Opiniones

35 años iluminando a niñas y niños: la historia de Renata y el legado de Casa del Sol

Enrique Valentín

Director Ejecutivo de Casa del Sol

Renata llegó a Casa del Sol con siete años, acompañada por su hermanito que apenas era un bebé, lo que encontró tras ese portón no fue solo un refugio, sino un hogar lleno de vida, aprendizaje y afecto. Desde el primer día, los pasillos se convirtieron en el escenario de una niñez que, aunque marcada por la adversidad, se tejía poco a poco con risas, abrazos y descubrimientos.

Una de las grandes pasiones de Renata fueron las clases de danza aérea,seguro recuerda con cariño cómo subir esas telas la hacía sentir poderosa, como si pudiera transformar el mundo a cada movimiento, un día me dijo: “las telas son como mi vida, si algo se complica hay que seguir y si te caes, te levantas”. La danza no solo fue un arte para ella, sino una vía para expresar emociones que no siempre encontraba en palabras, cada ensayo era una aventura, cada caída un aprendizaje, y cada aplauso, una semilla de confianza que la ayudó a florecer.

El violín fue otra puerta a la disciplina y la belleza, la memoria de esas tardes donde las cuerdas vibraban con melodías, guiadas por un maestro paciente, seguro aún la conmueve. En medio de la rutina diaria, aquellas notas eran como un hilo invisible que conectaba su espíritu con un mundo más amplio, más lleno de esperanza, a veces, en las noches tranquilas, soñaba con tocar para grandes auditorios, pero también para su pequeña familia en Casa del Sol.

La naturaleza despertó en Renata un amor profundo y liberador, sobre todo cuando tuvo su primera mascota, ese perrito que creció más de lo calculado y que sólo respondía ante la calidez de esa niña amorosa.

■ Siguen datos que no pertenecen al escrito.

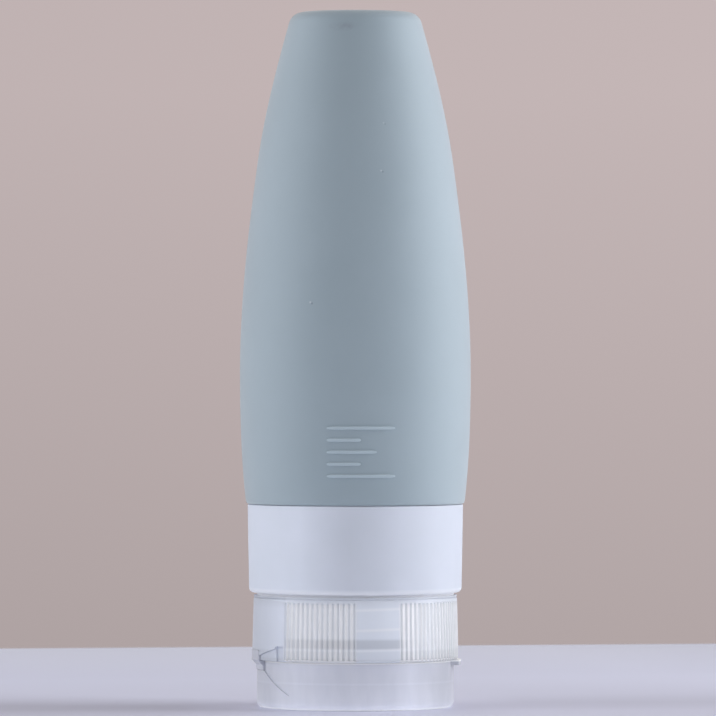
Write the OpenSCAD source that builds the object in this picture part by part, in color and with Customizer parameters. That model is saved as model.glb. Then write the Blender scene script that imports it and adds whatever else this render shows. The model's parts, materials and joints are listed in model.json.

Los jardines de la casa hogar se convirtieron en su santuario: el lugar donde podía correr, a veces gritar un poco más de lo normal o simplemente contemplar el cielo.

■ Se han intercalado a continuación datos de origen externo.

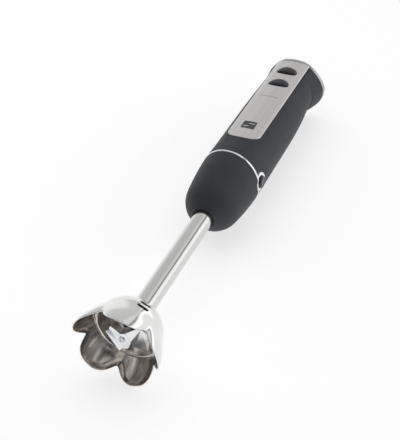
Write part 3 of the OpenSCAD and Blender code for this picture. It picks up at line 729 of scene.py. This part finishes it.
def build_bell():
    bell = rings_object("bell_guard_skin", bell_rings(), closed=True)
    combine(bell, [vent_cutter(math.radians(VENT_TURN) + i * math.pi) for i in range(2)], "DIFFERENCE")
    finish_piece(bell, "blending_arm", ["bell_guard"], "polished_steel", 45, "dome_steel")
    # the inner wall and the slots' edges are left satin, with reflection streaks painted into its colour
    bell.data.materials.append(material("bell_satin_sheen_streaks"))
    for face in bell.data.polygons:
        reach = face.center - at(DOME_X, 0, 0)
        facing = face.normal.dot(reach) / reach.length
        slot_edge = facing < 0.6 and face.center.x > at(21, 0, 0).x
        face.material_index = 1 if facing < -0.02 or slot_edge else 0


def build_guard_ring():
    """Bright bead round the inside of the dome."""
    bead, seat = 0.6, 26.65
    profile = []
    for t in steps(math.radians(45), math.radians(315), 20):
        r = DOME_RADIUS - BELL_SHEET - 0.75 - bead * math.cos(math.pi - t)
        profile.append((SKIRT_X + bead * math.sin(t), r))
    profile += [(SKIRT_X - 0.4, seat), (SKIRT_X + 0.4, seat)]
    ring = turned("guard_ring_bead", profile, 200)
    finish_piece(ring, "blending_arm", ["guard_ring"], "polished_steel", 50, "dome_steel")


# ------------------------------------------------------------------ nodes refined from their CAD shape
def refine(node, width):
    """A copy of a CAD node with its flat faces merged and its edges rounded."""
    source = frame["nodes"][node]
    obj = bpy.data.objects.new(node + "_piece", source.data.copy())
    scene.collection.objects.link(obj)
    bm = bmesh.new()
    bm.from_mesh(obj.data)
    bmesh.ops.remove_doubles(bm, verts=bm.verts, dist=2e-6)
    bmesh.ops.dissolve_limit(bm, angle_limit=math.radians(0.5), verts=bm.verts, edges=bm.edges)
    bmesh.ops.recalc_face_normals(bm, faces=bm.faces)
    bm.to_mesh(obj.data)
    bm.free()
    bevel(obj, width, 40)
    finish_piece(obj, node_body[node], [node], node_slot[node], 40)


node_slot = {part["node"]: part["material_slot"] for part in frame["record"]["subparts"]}
node_body = {node: body for body, nodes in frame["record"]["behaviour"]["bodies"].items() for node in nodes}

build_casing()
build_plate()
build_decoration()
build_buttons()
build_trim()
build_release_buttons()
build_end()
build_nose()
build_tube()
build_bell()
build_guard_ring()
# width of the rounded edges in mm, and the nodes that get them
for width, names in (
    (0.12, ("latch_hook_left", "latch_hook_right")),
    (0.15, ("drive_shaft",)),
    (0.2, ("coupling_seal", "charging_socket", "tube_clamp")),
    (0.22, ("blade",)),
    (0.25, ("blade_collar", "driven_coupling", "arm_collar", "arm_socket", "drive_coupling")),
    (0.3, ("bearing_housing",)),
):
    for name in names:
        refine(name, width)

# every CAD node that stays takes its slot's material
for name, node in frame["nodes"].items():
    slot = node_slot.get(name, "inner_plastic")
    node.data.materials.clear()
    node.data.materials.append(material(slot))
    if not node.hide_render:
        node.data.shade_smooth()
        node.data.set_sharp_from_angle(angle=math.radians(30))


# ------------------------------------------------------------------ floor, light and camera
def build_floor():
    """Plain pale floor, far wider than any view of the part."""
    mesh = bpy.data.meshes.new("floor")
    mesh.from_pydata([(-40, -40, 0), (40, -40, 0), (40, 40, 0), (-40, 40, 0)], [], [(0, 1, 2, 3)])
    floor = bpy.data.objects.new("floor", mesh)
    scene.collection.objects.link(floor)
    mat = bpy.data.materials.new("floor")
    mat.use_nodes = True
    shader = mat.node_tree.nodes["Principled BSDF"]
    shader.inputs["Base Color"].default_value = (0.6, 0.6, 0.6, 1)
    shader.inputs["Roughness"].default_value = 0.9
    shader.inputs["Specular IOR Level"].default_value = 0.1
    shader.inputs["Emission Color"].default_value = (1, 1, 1, 1)
    shader.inputs["Emission Strength"].default_value = 0.62
    floor.data.materials.append(mat)


def build_light():
    """One large soft light overhead, which polished steel doesn't mirror."""
    light = bpy.data.lights.new("key", "AREA")
    light.shape = "RECTANGLE"
    light.size, light.size_y = 1.5, 1.5
    light.energy = 3.4
    key = bpy.data.objects.new("key", light)
    scene.collection.objects.link(key)
    key.location = place = Vector((-0.1, 0.35, 1.4))
    key.rotation_mode = "QUATERNION"
    key.rotation_quaternion = (Vector((-0.1, 0, 0.03)) - place).to_track_quat("-Z", "Y")
    key.visible_glossy = False


def build_world():
    """Surroundings by direction: a turn about the drive axis from +Y over the top to -Y, darker behind."""
    world = bpy.data.worlds.new("studio")
    scene.world = world
    world.use_nodes = True
    nodes, links = world.node_tree.nodes, world.node_tree.links
    background = nodes["Background"]
    coords = nodes.new("ShaderNodeTexCoord")
    split = nodes.new("ShaderNodeSeparateXYZ")
    links.new(coords.outputs["Generated"], split.inputs["Vector"])

    def math_node(operation, *values):
        made = nodes.new("ShaderNodeMath")
        made.operation = operation
        for socket, value in zip(made.inputs, values):
            if isinstance(value, (int, float)):
                socket.default_value = value
            else:
                links.new(value, socket)
        return made.outputs["Value"]

    turn = math_node("ARCTAN2", split.outputs["Z"], split.outputs["Y"])
    turn = math_node("DIVIDE", math_node("MAXIMUM", turn, 0.0), math.pi)
    low = math_node("LESS_THAN", split.outputs["Z"], 0.0)
    far = math_node("LESS_THAN", split.outputs["Y"], 0.0)
    turn = math_node("MAXIMUM", turn, math_node("MULTIPLY", low, far))
    ramp = nodes.new("ShaderNodeValToRGB")
    links.new(turn, ramp.inputs["Fac"])
    ramp.color_ramp.interpolation = "EASE"
    # share of the turn, grey
    stops = (
        (0.0, 1.05), (0.08, 0.86), (0.16, 0.7), (0.38, 0.67), (0.5, 0.64), (0.57, 0.75), (0.64, 0.85),
        (0.69, 0.78), (0.74, 0.32), (0.775, 0.4), (0.82, 1.15), (0.88, 1.3), (1.0, 1.3),
    )
    for place, grey in stops[:-1]:
        stop = ramp.color_ramp.elements.new(place) if place else ramp.color_ramp.elements[0]
        stop.color = (grey, grey, grey, 1)
    last = ramp.color_ramp.elements[-1]
    last.position, last.color = stops[-1][0], (stops[-1][1],) * 3 + (1,)
    behind = nodes.new("ShaderNodeMapRange")
    behind.interpolation_type = "SMOOTHSTEP"
    behind.inputs["From Min"].default_value = -0.35
    behind.inputs["From Max"].default_value = 0.25
    behind.inputs["To Min"].default_value = 0.32
    behind.inputs["To Max"].default_value = 1.0
    links.new(split.outputs["X"], behind.inputs["Value"])
    links.new(ramp.outputs["Color"], background.inputs["Color"])
    links.new(behind.outputs["Result"], background.inputs["Strength"])


def build_camera():
    """Camera at the picture's angle, from its place and its right, up and back directions."""
    camera = bpy.data.objects.new("camera", bpy.data.cameras.new("camera"))
    scene.collection.objects.link(camera)
    right, up, back = (
        Vector((0.41657, -0.90533, -0.08275)),
        Vector((0.61526, 0.21375, 0.75879)),
        Vector((-0.66927, -0.36700, 0.64605)),
    )
    turn = Matrix((right, up, back)).transposed().to_4x4()
    camera.matrix_world = Matrix.Translation(at(-469.32, -337.07, 599.21)) @ turn
    camera.data.sensor_width = 36
    camera.data.lens = 92.78
    camera.data.shift_x = 1.24 / 440
    camera.data.shift_y = -0.84 / 440
    camera.data.clip_start, camera.data.clip_end = 0.01, 100
    scene.camera = camera


build_floor()
build_world()
build_light()
build_camera()
scene.view_settings.view_transform = "Standard"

Fue también en Casa del Sol donde conoció la alegría de un gran parque de diversiones, justo en su cumpleaños número 13, una excursión que la llenó de asombro y felicidad, nunca había imaginado que pudiera subir a una rueda de la fortuna y mirar la ciudad desde las alturas, ni sentir el viento en el rostro mientras giraba en una montaña rusa.

Y luego estuvo la playa, esa frontera mágica entre la tierra y el mar, que Renata visitó por primera vez gracias al esfuerzo de muchas personas: las olas, la arena tibia, el sonido del mar resonando en sus oídos… todo fue un descubrimiento que le enseñó a soñar más allá de los muros que alguna vez la contuvieron. “Fue como conocer un universo nuevo, donde podía ser libre y feliz sin miedo”, recuerda.

Pero más allá de las actividades y los lugares, para Renata, Casa del Sol fue su familia, un lugar donde, pase lo que pase, siempre habría alguien que la cuidaría, que le tendería la mano o le daría un abrazo cuando el mundo se pusiera difícil. Esa certeza le dio fuerza en los días grises y alimentó su esperanza. “Casa del Sol no es solo un lugar en el que viví, es mi familia. Y esa familia vive en mí, siempre”, dice con una sonrisa que mezcla nostalgia y gratitud.

No importa cómo haya sido su partida, Renata siempre valorará el esfuerzo, la dedicación y el amor de las educadoras y todo el personal que hizo posible que ella y su hermano pudieran crecer con dignidad y esperanza.

La historia de Renata, una entre las más de 1,500 que se celebran en este 35 aniversario, es la prueba viva del impacto de Casa del Sol; porque aquí no solo se brinda un techo, sino también la oportunidad de descubrir talentos, construir sueños y formar raíces fuertes.

Que cada niña y niño que pasa por esta casa pueda decir algún día, como Renata, que encontró un hogar que les enseñó a brillar.

Gracias, Casa del Sol, por ser ese faro que ilumina vidas, por regalar historias como la de Renata y por seguir construyendo un mundo donde niñas y niños sean siempre un motivo para seguir.